* Stated problem
Repeat exactly the lines between and including those that contain "Recreate this object" and "on the other.". Output no other line.

* Available data
+++

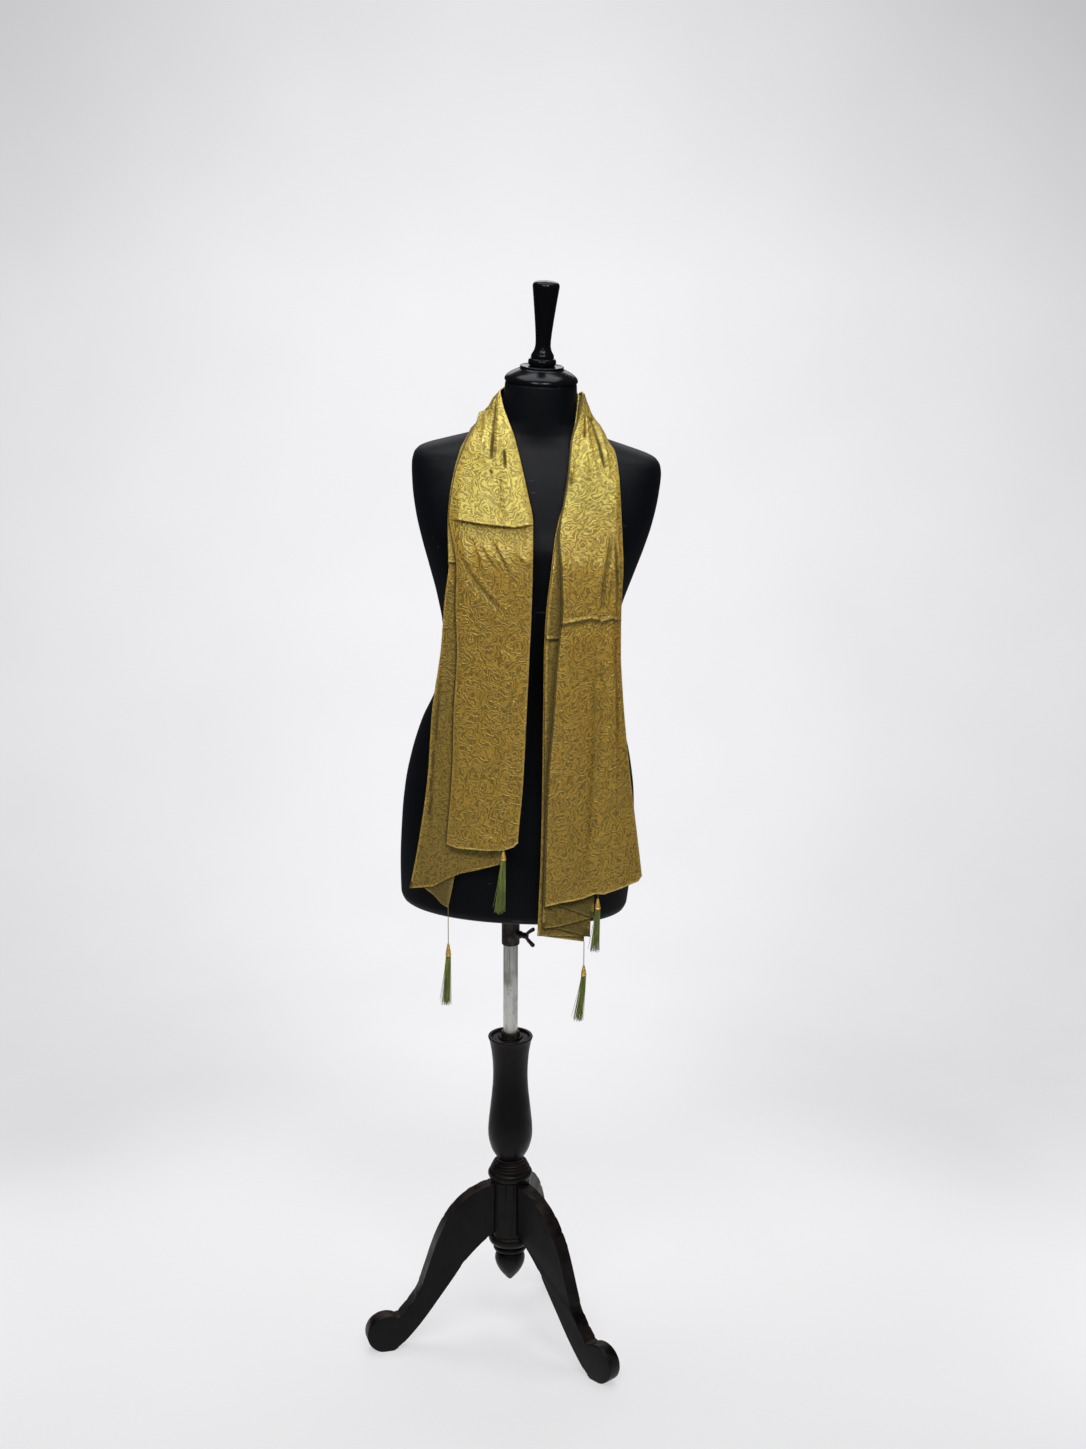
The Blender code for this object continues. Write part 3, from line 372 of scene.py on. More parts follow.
# The dress form: a papier-mache and foam body, a little short of 0.83 m tall, covered in fine black jersey.
# The cover is drawn tight over it, from under the flat base to the neck, where the cap holds it down.
FORM_AXES = POLE_AXIS @ Matrix.Translation((0.002, 0, 0.705)) @ Matrix.Rotation(math.radians(2.7), 4, "Y")
FORM_AXES = FORM_AXES @ Matrix.Translation((0, 0, -0.705))
FORM = np.array([
    # height, half width, front depth, back depth, squareness
    (0.76, 0.165, 0.102, 0.104, 2.2),
    (0.764, 0.173, 0.109, 0.111, 2.2),
    (0.775, 0.1775, 0.1125, 0.115, 2.2),
    (0.85, 0.181, 0.114, 0.119, 2.2),
    (0.9, 0.1805, 0.111, 0.118, 2.2),
    (0.95, 0.1775, 0.106, 0.112, 2.2),
    (1.0, 0.1695, 0.101, 0.1, 2.2),
    (1.05, 0.1565, 0.096, 0.089, 2.2),
    (1.1, 0.137, 0.091, 0.081, 2.2),
    (1.15, 0.1275, 0.089, 0.078, 2.2),
    (1.2, 0.13, 0.094, 0.08, 2.2),
    (1.25, 0.1405, 0.106, 0.085, 2.2),
    (1.3, 0.1555, 0.116, 0.091, 2.3),
    (1.34, 0.168, 0.115, 0.094, 2.4),
    (1.38, 0.1785, 0.103, 0.095, 2.5),
    (1.42, 0.185, 0.09, 0.093, 2.6),
    (1.452, 0.1872, 0.078, 0.0875, 2.6),
    (1.465, 0.1852, 0.072, 0.0825, 2.6),
    (1.474, 0.179, 0.068, 0.0785, 2.5),
    (1.479, 0.17, 0.065, 0.0755, 2.4),
    (1.488, 0.142, 0.06, 0.07, 2.3),
    (1.5, 0.103, 0.056, 0.064, 2.1),
    (1.512, 0.075, 0.054, 0.059, 2.0),
    (1.53, 0.058, 0.0535, 0.0555, 2.0),
    (1.5822, 0.0532, 0.0532, 0.0532, 2.0),
])
BUST_HEIGHT, BUST_ASIDE, BUST_FORWARD, BUST_WIDTH, BUST_TALL = 1.295, 0.08, 0.013, 0.04, 0.05
NECK_TUCK, TUCK_SLOPE = 1.5805, 0.8  # from this height the jersey turns in under the cap


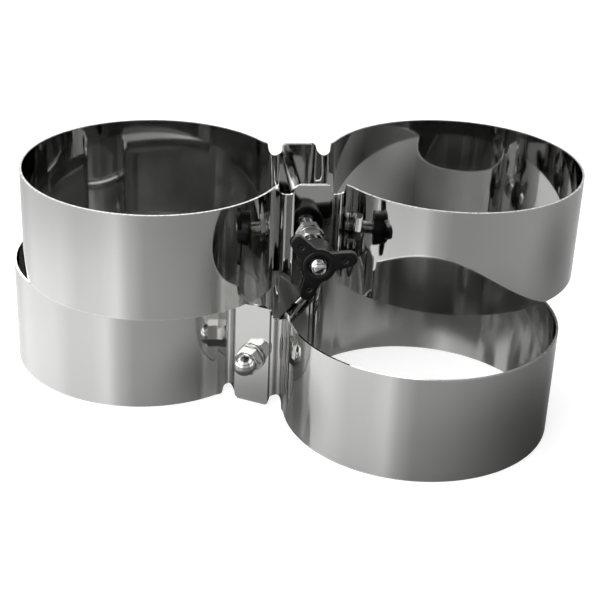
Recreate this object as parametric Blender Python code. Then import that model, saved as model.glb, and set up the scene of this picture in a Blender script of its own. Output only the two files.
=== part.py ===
"""Pair of twin-cylinder straps: two identical figure-of-eight bands, one laid on the other.

Lengths are written in millimetres and turned into metres by mm(). Each band is modelled in
its own frame: the long axis along X, the hand-knob side towards -Y, the band's lower rim at
Z = 0. Pieces on the clamping bolt are modelled about Z, which is then laid along -Y.
"""
import math

import bmesh
import bpy
from mathutils import Matrix, Vector


def mm(value):
    return value * 0.001


# strap sheet
CYLINDER_R = 92.0            # the straps close round a cylinder of 184 mm diameter
SHEET = 1.5                  # sheet thickness
RING_MID_R = CYLINDER_R + SHEET / 2
CENTRES = 216.0              # distance between the two cylinders, 8.5 in
STRAP_H = 76.2               # 3 in strip
GAP = 0.3                    # air left between pieces that touch

# valley between the rings, and the flat plate in its middle
RING_END_X = 27.0            # where the strap leaves the cylinder
RING_END_Y = math.sqrt(RING_MID_R ** 2 - (CENTRES / 2 - RING_END_X) ** 2)
VALLEY_X = 19.5
VALLEY_Y = 36.5
PLATE_FACE_Y = 42.5          # outer face of the outer tab
OUTER_TAB_Y = PLATE_FACE_Y - SHEET / 2
INNER_TAB_Y = OUTER_TAB_Y - SHEET - GAP
OUTER_TAB_CORNER_X = 12.9
OUTER_TAB_END_X = 12.7
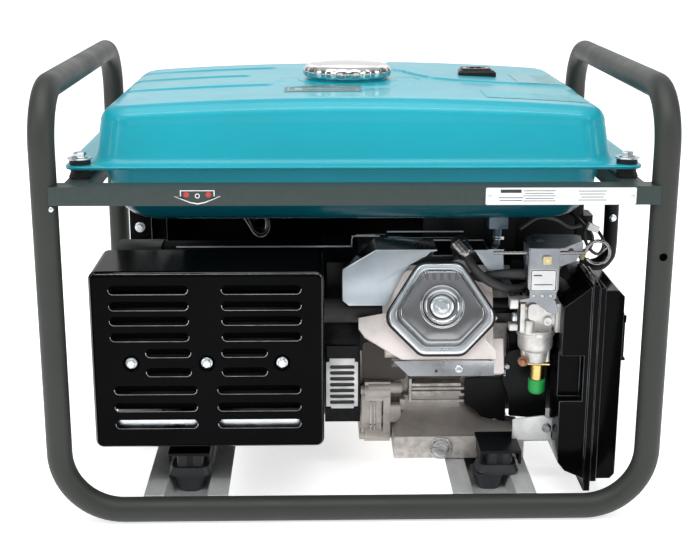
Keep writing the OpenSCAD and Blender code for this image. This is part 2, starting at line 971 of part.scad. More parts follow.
// ---------- assembly ----------
near_hoop();
far_hoop();
left_handle();
right_handle();
near_rail();
far_rail();
side_rails();
cross_members();
mount_feet();
mount_rubbers();
mount_brackets();
tank_top();
tank_bottom();
filler_neck();
fuel_cap();
fuel_gauge();
tank_bolts();
tank_grommets();
fuel_valve();
fuel_valve_lever();
crankcase();
crankcase_cover();
cylinder_head();
cover_gasket();
valve_cover();
engine_bolts();
head_shroud();
lower_baffle();
spark_plug();
plug_cap();
intake_flange();
carburettor();
fuel_bowl();
fuel_solenoid();
choke_shaft();
choke_rod();
control_bracket();
throttle_arm();
airbox_base();
airbox_cover();
filter_element();
near_latch();
far_latch();
fan_housing();
recoil_housing();
recoil_handle();
crankshaft();
flywheel();
rotor();
stator_housing();
vent_bell();
alternator_cover();
muffler();
heat_shield();
panel_box();
panel_fittings();
left_lid();
right_lid();
engine_switch();
dipstick();
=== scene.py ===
import bmesh
import bpy, json, math
from mathutils import Matrix, Vector

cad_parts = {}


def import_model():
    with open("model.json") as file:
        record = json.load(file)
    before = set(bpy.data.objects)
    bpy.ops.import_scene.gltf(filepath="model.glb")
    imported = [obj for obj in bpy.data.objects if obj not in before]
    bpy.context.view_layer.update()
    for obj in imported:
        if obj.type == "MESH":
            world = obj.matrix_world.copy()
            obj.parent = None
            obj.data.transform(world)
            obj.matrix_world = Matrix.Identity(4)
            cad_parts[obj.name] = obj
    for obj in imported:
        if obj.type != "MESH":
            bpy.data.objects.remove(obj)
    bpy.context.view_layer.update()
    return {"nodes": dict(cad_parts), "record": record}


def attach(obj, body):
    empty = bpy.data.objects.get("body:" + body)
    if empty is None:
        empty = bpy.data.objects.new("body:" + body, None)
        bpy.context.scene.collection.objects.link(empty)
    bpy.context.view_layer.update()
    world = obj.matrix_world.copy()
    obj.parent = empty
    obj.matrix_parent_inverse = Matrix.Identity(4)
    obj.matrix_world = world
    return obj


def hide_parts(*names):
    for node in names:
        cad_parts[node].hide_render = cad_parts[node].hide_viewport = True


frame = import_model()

MM = 0.001
NODES = frame["nodes"]
COL = bpy.context.scene.collection
pi = math.pi


# ------------------------------------------------------------------ materials
def mat(name, base, rough=0.5, metal=0.0, coat=0.0, var=0.08, vscale=18, rvar=0.08, bump=0.1, bscale=600,
        dist=0.0004, wear=None, wear_amt=0.35, stretch=(1, 1, 1), spec=0.5, dark=None, dark_amt=0.0,
        peel=0.0):
    """Painted, plated, cast or moulded surface: mottled colour and roughness, fine bump, worn edges."""
    m = bpy.data.materials.new(name)
    m.use_nodes = True
    nt = m.node_tree
    N, L = nt.nodes, nt.links
    bs = N["Principled BSDF"]
    tc = N.new("ShaderNodeTexCoord")
    mp = N.new("ShaderNodeMapping")
    mp.inputs["Scale"].default_value = stretch
    L.new(tc.outputs["Object"], mp.inputs["Vector"])

    def tex(scale, detail=4, rough_=0.55):
        t = N.new("ShaderNodeTexNoise")
        t.inputs["Scale"].default_value = scale
        t.inputs["Detail"].default_value = detail
        t.inputs["Roughness"].default_value = rough_
        L.new(mp.outputs["Vector"], t.inputs["Vector"])
        return t.outputs["Fac"]

    def rng(src, a, b, lo=0.3, hi=0.7):
        r = N.new("ShaderNodeMapRange")
        r.inputs["From Min"].default_value = lo
        r.inputs["From Max"].default_value = hi
        r.inputs["To Min"].default_value = a
        r.inputs["To Max"].default_value = b
        L.new(src, r.inputs["Value"])
        return r.outputs["Result"]

    def mix(fac, a, b):
        x = N.new("ShaderNodeMix")
        x.data_type = "RGBA"
        for k, v in ((0, fac), (6, a), (7, b)):
            if hasattr(v, "default_value") or isinstance(v, bpy.types.NodeSocket):
                L.new(v, x.inputs[k])
            else:
                x.inputs[k].default_value = v
        return x.outputs[2]

    c4 = lambda c, k=1.0: (min(c[0] * k, 1), min(c[1] * k, 1), min(c[2] * k, 1), 1)
    big = tex(vscale)
    fine = tex(bscale, 3)
    col = mix(rng(big, 0, 1), c4(base, 1 - var), c4(base, 1 + var))
    if dark is not None:
        grime = tex(vscale * 2.3, 8, 0.65)
        col = mix(rng(grime, 0, dark_amt, 0.45, 0.75), col, c4(dark))
    if wear is not None:
        geo = N.new("ShaderNodeNewGeometry")
        edge = rng(geo.outputs["Pointiness"], 0, wear_amt, 0.54, 0.66)
        mul = N.new("ShaderNodeMath")
        mul.operation = "MULTIPLY"
        L.new(edge, mul.inputs[0])
        L.new(rng(tex(vscale * 6, 6), 0, 1, 0.4, 0.6), mul.inputs[1])
        col = mix(mul.outputs[0], col, c4(wear))
    L.new(col, bs.inputs["Base Color"])
    L.new(rng(tex(vscale * 1.7, 5), max(rough - rvar, 0.02), min(rough + rvar, 1)), bs.inputs["Roughness"])
    bs.inputs["Metallic"].default_value = metal
    bs.inputs["Specular IOR Level"].default_value = spec
    bs.inputs["Coat Weight"].default_value = coat
    bs.inputs["Coat Roughness"].default_value = 0.06
    b = N.new("ShaderNodeBump")
    b.inputs["Strength"].default_value = bump
    b.inputs["Distance"].default_value = dist
    L.new(fine, b.inputs["Height"])
    if peel:
        b2 = N.new("ShaderNodeBump")
        b2.inputs["Strength"].default_value = peel
        b2.inputs["Distance"].default_value = 0.0006
        L.new(tex(90, 2), b2.inputs["Height"])
        L.new(b2.outputs["Normal"], b.inputs["Normal"])
    L.new(b.outputs["Normal"], bs.inputs["Normal"])
    return m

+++

* Solution to this task
Recreate this object as parametric Blender Python code. Then import that model, saved as model.glb, and set up the scene of this picture in a Blender script of its own. Output only the two files.
=== part.py ===
"""Pair of twin-cylinder straps: two identical figure-of-eight bands, one laid on the other.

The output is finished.